## CHALLENGE
Your task is to copy every line of this material exactly.

## GIVEN DATA

%%

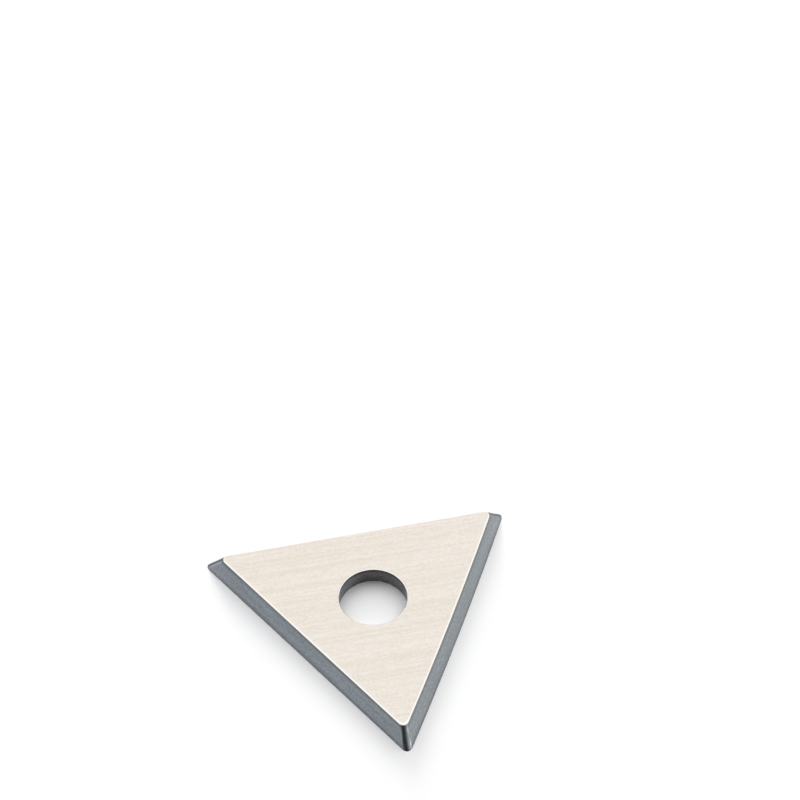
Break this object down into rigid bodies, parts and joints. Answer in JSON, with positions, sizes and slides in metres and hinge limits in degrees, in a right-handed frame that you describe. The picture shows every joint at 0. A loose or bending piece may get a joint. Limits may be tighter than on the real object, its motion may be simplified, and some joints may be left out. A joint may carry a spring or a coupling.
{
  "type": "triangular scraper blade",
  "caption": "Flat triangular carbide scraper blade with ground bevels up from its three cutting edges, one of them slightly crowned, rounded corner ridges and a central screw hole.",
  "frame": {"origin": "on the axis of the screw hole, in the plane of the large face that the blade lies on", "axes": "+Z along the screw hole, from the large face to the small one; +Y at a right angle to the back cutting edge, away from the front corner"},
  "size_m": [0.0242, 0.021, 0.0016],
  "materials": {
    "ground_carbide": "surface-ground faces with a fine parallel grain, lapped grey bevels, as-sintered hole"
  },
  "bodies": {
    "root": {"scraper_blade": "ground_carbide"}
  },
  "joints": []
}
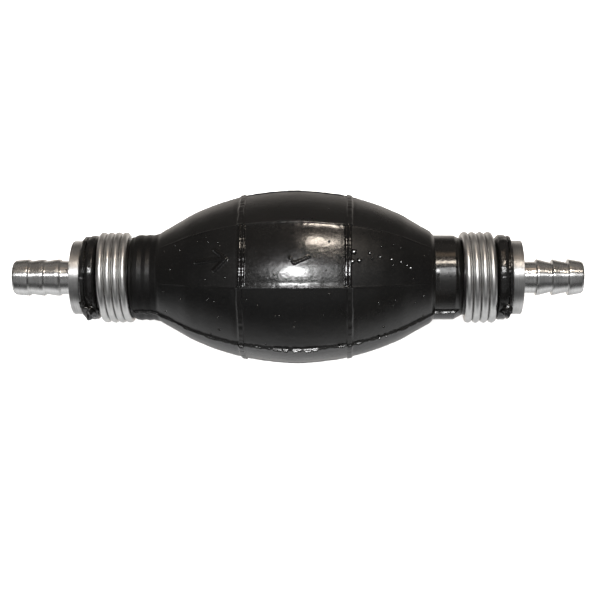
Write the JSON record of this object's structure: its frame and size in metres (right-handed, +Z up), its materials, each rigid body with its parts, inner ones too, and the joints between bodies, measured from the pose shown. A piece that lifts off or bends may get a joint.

%%

## RESPONSE TO THIS TASK
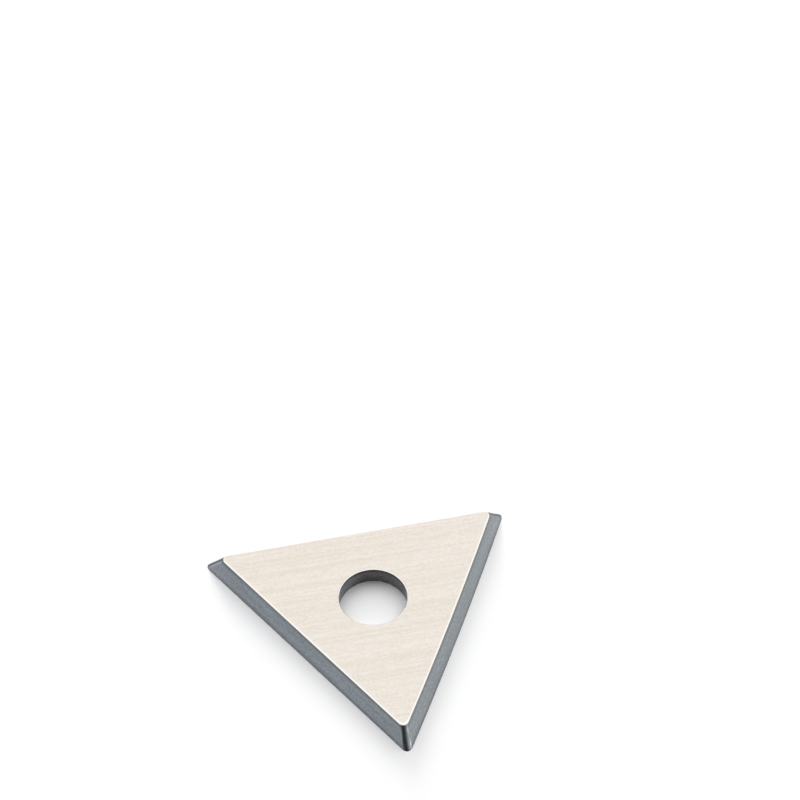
Break this object down into rigid bodies, parts and joints. Answer in JSON, with positions, sizes and slides in metres and hinge limits in degrees, in a right-handed frame that you describe. The picture shows every joint at 0. A loose or bending piece may get a joint. Limits may be tighter than on the real object, its motion may be simplified, and some joints may be left out. A joint may carry a spring or a coupling.
{
  "type": "triangular scraper blade",
  "caption": "Flat triangular carbide scraper blade with ground bevels up from its three cutting edges, one of them slightly crowned, rounded corner ridges and a central screw hole.",
  "frame": {"origin": "on the axis of the screw hole, in the plane of the large face that the blade lies on", "axes": "+Z along the screw hole, from the large face to the small one; +Y at a right angle to the back cutting edge, away from the front corner"},
  "size_m": [0.0242, 0.021, 0.0016],
  "materials": {
    "ground_carbide": "surface-ground faces with a fine parallel grain, lapped grey bevels, as-sintered hole"
  },
  "bodies": {
    "root": {"scraper_blade": "ground_carbide"}
  },
  "joints": []
}
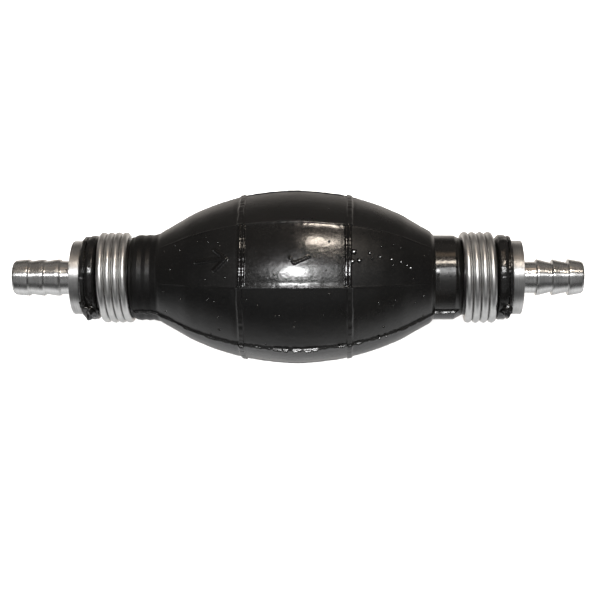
Write the JSON record of this object's structure: its frame and size in metres (right-handed, +Z up), its materials, each rigid body with its parts, inner ones too, and the joints between bodies, measured from the pose shown. A piece that lifts off or bends may get a joint.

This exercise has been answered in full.